----- RECORDS PROVIDED -----

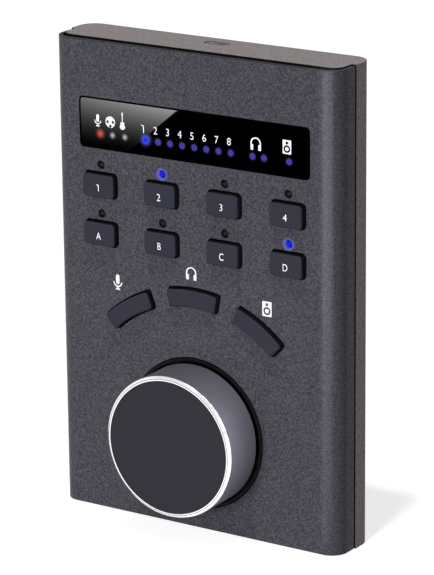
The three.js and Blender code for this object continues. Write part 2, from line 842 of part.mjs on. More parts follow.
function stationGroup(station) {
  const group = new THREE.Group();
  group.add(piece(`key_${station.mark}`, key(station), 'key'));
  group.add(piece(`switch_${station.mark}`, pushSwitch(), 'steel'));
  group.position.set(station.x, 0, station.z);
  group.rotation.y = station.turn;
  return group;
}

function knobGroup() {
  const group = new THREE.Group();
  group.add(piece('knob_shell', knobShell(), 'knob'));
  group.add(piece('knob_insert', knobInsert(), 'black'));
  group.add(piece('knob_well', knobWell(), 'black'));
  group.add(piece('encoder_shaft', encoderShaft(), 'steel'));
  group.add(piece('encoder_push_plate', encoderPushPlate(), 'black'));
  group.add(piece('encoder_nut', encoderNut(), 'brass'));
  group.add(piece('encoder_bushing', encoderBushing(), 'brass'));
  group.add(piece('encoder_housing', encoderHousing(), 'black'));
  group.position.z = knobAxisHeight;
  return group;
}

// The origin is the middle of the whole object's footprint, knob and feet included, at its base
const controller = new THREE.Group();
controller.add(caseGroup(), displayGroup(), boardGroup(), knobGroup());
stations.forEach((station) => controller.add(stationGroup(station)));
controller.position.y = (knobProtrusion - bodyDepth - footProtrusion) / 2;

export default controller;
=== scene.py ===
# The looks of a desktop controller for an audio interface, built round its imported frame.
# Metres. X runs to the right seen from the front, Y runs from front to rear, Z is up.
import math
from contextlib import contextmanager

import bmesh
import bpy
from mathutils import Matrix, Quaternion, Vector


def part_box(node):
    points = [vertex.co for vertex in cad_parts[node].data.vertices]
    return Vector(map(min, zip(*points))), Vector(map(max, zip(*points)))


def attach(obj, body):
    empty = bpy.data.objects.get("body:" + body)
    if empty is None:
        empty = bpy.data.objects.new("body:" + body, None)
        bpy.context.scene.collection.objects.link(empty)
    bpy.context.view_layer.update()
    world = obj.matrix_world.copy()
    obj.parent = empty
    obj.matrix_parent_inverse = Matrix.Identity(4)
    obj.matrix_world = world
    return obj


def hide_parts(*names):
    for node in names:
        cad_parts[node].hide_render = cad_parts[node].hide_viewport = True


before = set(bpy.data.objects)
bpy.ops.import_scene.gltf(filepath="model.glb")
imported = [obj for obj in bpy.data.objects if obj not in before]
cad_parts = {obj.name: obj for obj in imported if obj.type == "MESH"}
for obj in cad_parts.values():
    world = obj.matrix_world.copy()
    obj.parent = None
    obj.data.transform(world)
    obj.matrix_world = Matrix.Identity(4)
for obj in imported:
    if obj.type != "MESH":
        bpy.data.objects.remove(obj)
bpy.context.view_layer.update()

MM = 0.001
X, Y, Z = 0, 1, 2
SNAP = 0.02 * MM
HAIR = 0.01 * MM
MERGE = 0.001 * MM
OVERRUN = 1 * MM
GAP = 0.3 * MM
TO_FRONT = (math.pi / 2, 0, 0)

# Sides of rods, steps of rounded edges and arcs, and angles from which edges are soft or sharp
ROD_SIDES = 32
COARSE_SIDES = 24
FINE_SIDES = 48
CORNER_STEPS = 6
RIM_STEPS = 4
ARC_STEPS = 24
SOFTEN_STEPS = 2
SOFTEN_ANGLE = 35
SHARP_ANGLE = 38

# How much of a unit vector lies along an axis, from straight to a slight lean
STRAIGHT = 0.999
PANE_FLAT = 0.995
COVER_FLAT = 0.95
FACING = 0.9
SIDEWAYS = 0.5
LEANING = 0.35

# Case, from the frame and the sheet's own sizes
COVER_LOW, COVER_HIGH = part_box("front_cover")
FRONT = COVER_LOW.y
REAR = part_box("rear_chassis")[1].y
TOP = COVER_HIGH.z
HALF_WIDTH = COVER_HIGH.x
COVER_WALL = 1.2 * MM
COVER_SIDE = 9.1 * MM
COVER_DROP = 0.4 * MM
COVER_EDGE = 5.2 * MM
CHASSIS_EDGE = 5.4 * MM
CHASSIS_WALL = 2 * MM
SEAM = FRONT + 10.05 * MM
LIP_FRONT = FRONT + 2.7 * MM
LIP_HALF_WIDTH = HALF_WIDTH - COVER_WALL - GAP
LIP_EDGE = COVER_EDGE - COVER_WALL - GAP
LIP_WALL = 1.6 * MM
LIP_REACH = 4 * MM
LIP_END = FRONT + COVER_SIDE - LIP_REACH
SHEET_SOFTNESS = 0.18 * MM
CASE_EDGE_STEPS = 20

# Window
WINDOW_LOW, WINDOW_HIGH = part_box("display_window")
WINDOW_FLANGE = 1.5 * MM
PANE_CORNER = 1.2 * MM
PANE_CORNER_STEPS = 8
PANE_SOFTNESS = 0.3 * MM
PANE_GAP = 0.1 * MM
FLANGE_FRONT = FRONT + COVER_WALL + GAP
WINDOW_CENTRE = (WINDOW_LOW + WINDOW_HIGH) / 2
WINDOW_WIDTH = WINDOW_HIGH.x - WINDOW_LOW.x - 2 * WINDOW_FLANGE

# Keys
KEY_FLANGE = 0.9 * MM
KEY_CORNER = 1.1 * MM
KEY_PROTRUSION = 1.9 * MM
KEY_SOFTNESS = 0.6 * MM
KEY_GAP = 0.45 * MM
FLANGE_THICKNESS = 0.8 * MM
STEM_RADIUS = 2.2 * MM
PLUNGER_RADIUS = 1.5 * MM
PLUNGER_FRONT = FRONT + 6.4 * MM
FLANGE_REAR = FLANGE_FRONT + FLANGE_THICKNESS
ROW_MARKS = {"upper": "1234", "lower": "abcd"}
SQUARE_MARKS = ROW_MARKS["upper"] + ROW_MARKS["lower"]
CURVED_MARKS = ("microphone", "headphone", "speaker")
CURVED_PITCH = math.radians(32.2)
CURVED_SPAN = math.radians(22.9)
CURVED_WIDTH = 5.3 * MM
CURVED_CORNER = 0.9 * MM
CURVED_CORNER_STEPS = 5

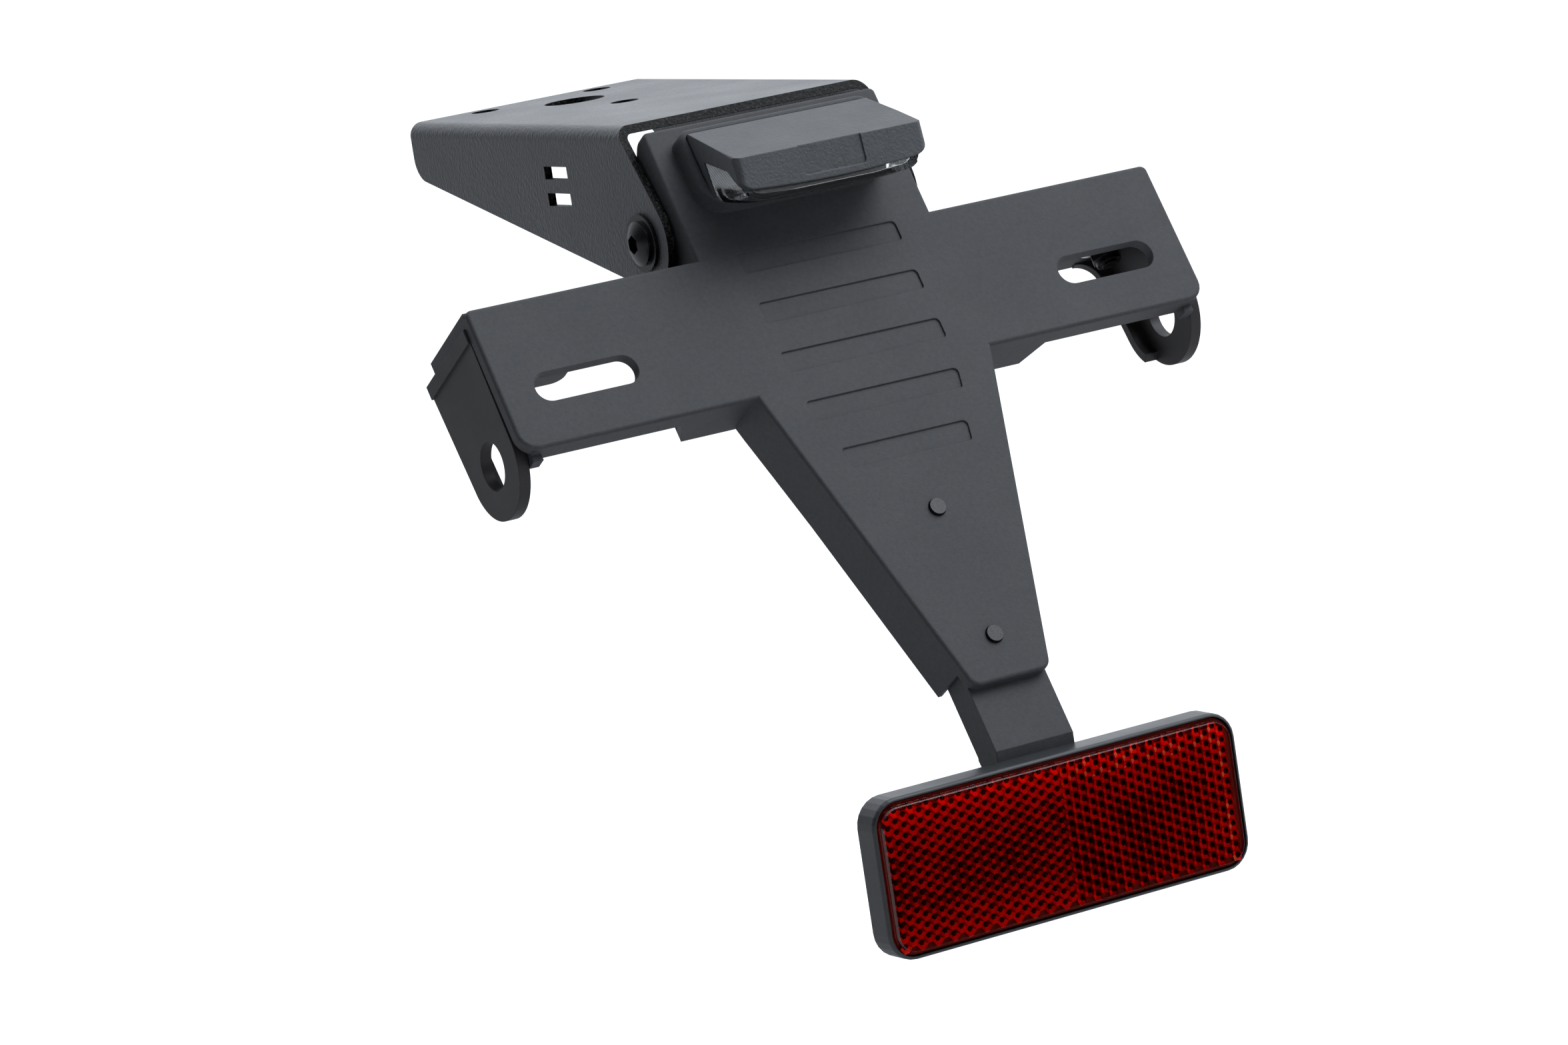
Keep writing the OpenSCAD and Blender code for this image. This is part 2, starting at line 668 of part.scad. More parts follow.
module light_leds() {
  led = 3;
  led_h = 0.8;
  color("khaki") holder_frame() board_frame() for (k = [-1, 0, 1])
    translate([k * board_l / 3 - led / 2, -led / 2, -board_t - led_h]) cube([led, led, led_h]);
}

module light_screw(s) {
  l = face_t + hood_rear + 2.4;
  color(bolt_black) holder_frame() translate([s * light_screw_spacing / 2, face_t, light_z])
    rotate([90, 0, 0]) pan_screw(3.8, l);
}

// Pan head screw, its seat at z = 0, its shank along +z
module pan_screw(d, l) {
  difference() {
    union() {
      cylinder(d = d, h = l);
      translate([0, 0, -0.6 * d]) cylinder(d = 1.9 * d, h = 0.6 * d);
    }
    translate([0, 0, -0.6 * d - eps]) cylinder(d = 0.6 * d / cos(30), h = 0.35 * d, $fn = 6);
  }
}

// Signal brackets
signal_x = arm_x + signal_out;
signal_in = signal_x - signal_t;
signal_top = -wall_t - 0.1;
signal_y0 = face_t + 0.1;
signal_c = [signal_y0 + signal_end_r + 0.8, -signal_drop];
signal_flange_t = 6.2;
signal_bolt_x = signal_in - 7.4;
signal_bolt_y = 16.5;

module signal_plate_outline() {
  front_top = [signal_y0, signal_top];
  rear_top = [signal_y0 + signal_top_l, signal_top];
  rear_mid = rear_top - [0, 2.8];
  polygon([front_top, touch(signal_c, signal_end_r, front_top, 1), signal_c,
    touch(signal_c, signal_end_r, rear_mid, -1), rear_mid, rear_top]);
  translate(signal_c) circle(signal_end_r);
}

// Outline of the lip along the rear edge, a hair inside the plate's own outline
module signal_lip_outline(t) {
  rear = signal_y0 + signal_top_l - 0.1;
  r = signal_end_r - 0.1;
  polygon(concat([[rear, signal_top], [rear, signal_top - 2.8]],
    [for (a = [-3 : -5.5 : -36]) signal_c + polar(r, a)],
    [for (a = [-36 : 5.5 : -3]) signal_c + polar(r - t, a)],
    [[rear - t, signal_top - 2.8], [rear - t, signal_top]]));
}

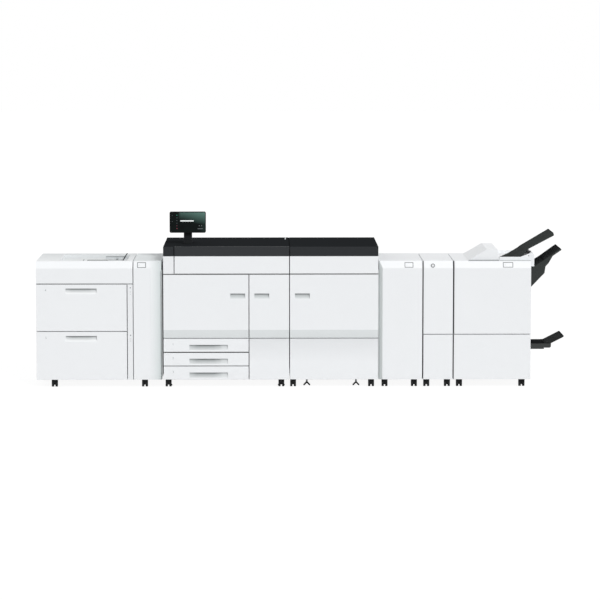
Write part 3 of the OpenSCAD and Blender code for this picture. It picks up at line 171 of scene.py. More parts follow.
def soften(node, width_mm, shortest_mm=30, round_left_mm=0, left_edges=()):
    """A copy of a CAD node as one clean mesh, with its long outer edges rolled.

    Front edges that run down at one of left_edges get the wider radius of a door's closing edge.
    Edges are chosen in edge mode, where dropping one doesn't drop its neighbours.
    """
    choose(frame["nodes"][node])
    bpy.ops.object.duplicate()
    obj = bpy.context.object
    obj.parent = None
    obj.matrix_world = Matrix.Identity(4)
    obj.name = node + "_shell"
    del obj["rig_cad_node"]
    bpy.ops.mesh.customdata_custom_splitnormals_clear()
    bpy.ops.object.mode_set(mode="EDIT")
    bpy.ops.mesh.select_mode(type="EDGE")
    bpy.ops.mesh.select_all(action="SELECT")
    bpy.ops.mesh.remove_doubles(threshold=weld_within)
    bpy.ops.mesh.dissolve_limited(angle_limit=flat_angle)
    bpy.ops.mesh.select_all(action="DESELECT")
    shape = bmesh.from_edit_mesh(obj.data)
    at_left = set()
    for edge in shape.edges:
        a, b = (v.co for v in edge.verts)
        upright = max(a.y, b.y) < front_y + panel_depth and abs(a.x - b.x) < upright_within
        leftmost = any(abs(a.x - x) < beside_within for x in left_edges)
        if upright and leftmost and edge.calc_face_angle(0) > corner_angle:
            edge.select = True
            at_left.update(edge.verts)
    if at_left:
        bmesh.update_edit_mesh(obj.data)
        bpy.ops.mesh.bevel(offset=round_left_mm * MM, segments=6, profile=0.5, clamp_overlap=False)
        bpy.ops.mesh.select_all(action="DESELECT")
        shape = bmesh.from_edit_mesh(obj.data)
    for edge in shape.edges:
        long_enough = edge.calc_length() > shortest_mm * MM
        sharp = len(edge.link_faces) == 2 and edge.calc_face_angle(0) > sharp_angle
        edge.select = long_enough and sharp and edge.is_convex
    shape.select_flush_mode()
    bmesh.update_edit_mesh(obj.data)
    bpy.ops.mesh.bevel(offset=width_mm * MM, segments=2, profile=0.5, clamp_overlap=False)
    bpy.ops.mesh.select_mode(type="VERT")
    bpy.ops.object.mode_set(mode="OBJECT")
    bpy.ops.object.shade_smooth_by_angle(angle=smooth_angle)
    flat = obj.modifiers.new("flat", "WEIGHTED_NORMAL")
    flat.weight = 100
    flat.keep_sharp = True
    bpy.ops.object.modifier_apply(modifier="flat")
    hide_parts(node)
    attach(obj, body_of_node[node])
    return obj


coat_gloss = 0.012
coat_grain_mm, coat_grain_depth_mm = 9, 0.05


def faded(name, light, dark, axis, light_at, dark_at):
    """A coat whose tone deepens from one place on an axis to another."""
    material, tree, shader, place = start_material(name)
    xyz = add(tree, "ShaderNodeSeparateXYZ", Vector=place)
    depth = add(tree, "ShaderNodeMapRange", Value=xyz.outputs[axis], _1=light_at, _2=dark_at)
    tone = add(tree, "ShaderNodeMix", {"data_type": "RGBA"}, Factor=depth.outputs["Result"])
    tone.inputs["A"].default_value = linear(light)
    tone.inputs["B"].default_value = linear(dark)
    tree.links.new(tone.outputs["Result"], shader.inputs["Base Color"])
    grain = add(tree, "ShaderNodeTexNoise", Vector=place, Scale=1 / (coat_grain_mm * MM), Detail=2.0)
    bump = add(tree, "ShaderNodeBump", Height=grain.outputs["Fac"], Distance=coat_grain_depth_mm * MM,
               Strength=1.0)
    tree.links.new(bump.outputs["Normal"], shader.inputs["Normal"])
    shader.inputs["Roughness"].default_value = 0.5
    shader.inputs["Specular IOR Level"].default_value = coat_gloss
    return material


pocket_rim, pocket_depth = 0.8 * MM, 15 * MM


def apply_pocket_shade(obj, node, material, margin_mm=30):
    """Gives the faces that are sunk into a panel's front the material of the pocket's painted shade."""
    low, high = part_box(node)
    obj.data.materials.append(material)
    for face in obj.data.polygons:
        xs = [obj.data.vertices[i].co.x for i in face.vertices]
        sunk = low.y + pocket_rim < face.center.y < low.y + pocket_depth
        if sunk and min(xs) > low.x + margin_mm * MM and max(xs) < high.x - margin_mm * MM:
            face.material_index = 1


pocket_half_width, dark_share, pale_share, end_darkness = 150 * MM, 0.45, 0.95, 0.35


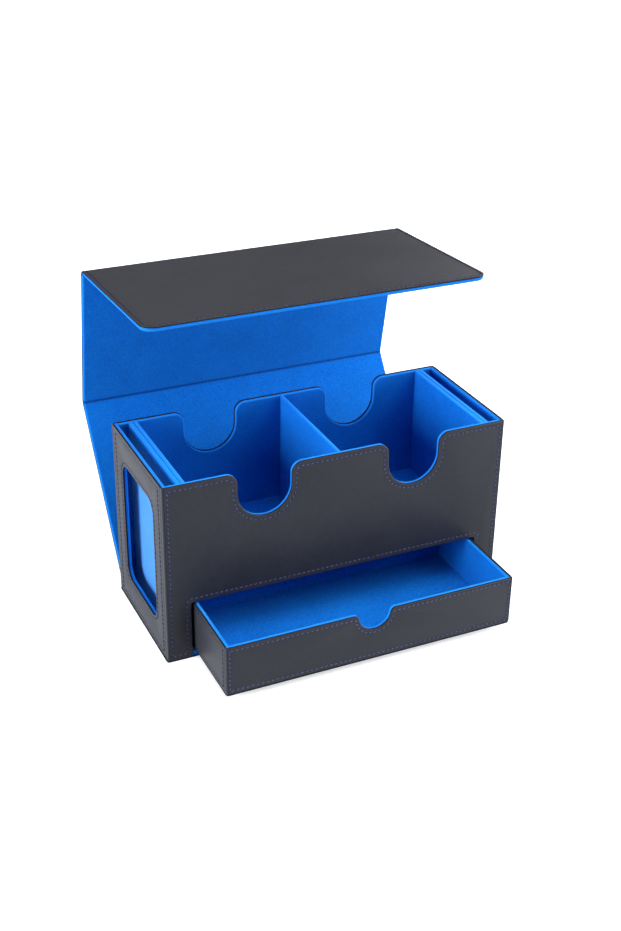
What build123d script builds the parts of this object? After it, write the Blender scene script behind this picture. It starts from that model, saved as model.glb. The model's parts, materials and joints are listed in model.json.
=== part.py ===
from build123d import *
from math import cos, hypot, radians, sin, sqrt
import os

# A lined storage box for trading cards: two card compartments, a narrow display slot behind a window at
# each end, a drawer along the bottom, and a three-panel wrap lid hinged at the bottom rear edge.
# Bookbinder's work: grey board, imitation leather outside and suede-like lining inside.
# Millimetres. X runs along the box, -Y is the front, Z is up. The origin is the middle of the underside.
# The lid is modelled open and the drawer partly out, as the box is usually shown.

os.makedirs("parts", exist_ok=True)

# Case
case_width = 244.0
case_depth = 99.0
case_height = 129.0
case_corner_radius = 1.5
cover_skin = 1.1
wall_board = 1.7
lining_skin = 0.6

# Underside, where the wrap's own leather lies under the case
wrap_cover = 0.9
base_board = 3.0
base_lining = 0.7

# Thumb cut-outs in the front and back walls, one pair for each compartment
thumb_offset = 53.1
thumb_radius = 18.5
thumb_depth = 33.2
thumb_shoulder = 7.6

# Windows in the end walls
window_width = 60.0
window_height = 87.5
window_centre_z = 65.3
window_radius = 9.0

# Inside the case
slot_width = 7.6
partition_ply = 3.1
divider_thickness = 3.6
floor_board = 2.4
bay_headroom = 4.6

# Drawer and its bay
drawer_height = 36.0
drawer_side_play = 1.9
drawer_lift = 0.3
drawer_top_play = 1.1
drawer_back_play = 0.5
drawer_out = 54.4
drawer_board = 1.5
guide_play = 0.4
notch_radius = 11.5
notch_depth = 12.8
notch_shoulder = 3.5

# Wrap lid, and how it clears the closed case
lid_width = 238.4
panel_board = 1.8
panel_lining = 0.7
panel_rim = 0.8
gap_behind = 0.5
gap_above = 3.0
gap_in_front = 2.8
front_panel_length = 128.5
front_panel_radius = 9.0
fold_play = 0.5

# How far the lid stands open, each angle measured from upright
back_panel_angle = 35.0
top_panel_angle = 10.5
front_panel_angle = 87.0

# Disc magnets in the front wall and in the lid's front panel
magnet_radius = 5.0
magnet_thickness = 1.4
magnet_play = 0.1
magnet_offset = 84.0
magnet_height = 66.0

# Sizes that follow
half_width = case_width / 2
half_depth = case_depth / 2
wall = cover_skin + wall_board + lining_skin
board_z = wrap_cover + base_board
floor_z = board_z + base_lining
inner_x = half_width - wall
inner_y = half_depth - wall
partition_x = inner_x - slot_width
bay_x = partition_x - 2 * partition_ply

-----

**EXERCISE REQUIREMENTS**
Can you repeat, word for word, every line above from the one containing "at its base" down to the one containing "imported = [obj", including both?

**COMPLETE OUTPUT**
// The origin is the middle of the whole object's footprint, knob and feet included, at its base
const controller = new THREE.Group();
controller.add(caseGroup(), displayGroup(), boardGroup(), knobGroup());
stations.forEach((station) => controller.add(stationGroup(station)));
controller.position.y = (knobProtrusion - bodyDepth - footProtrusion) / 2;

export default controller;
=== scene.py ===
# The looks of a desktop controller for an audio interface, built round its imported frame.
# Metres. X runs to the right seen from the front, Y runs from front to rear, Z is up.
import math
from contextlib import contextmanager

import bmesh
import bpy
from mathutils import Matrix, Quaternion, Vector


def part_box(node):
    points = [vertex.co for vertex in cad_parts[node].data.vertices]
    return Vector(map(min, zip(*points))), Vector(map(max, zip(*points)))


def attach(obj, body):
    empty = bpy.data.objects.get("body:" + body)
    if empty is None:
        empty = bpy.data.objects.new("body:" + body, None)
        bpy.context.scene.collection.objects.link(empty)
    bpy.context.view_layer.update()
    world = obj.matrix_world.copy()
    obj.parent = empty
    obj.matrix_parent_inverse = Matrix.Identity(4)
    obj.matrix_world = world
    return obj


def hide_parts(*names):
    for node in names:
        cad_parts[node].hide_render = cad_parts[node].hide_viewport = True


before = set(bpy.data.objects)
bpy.ops.import_scene.gltf(filepath="model.glb")
imported = [obj for obj in bpy.data.objects if obj not in before]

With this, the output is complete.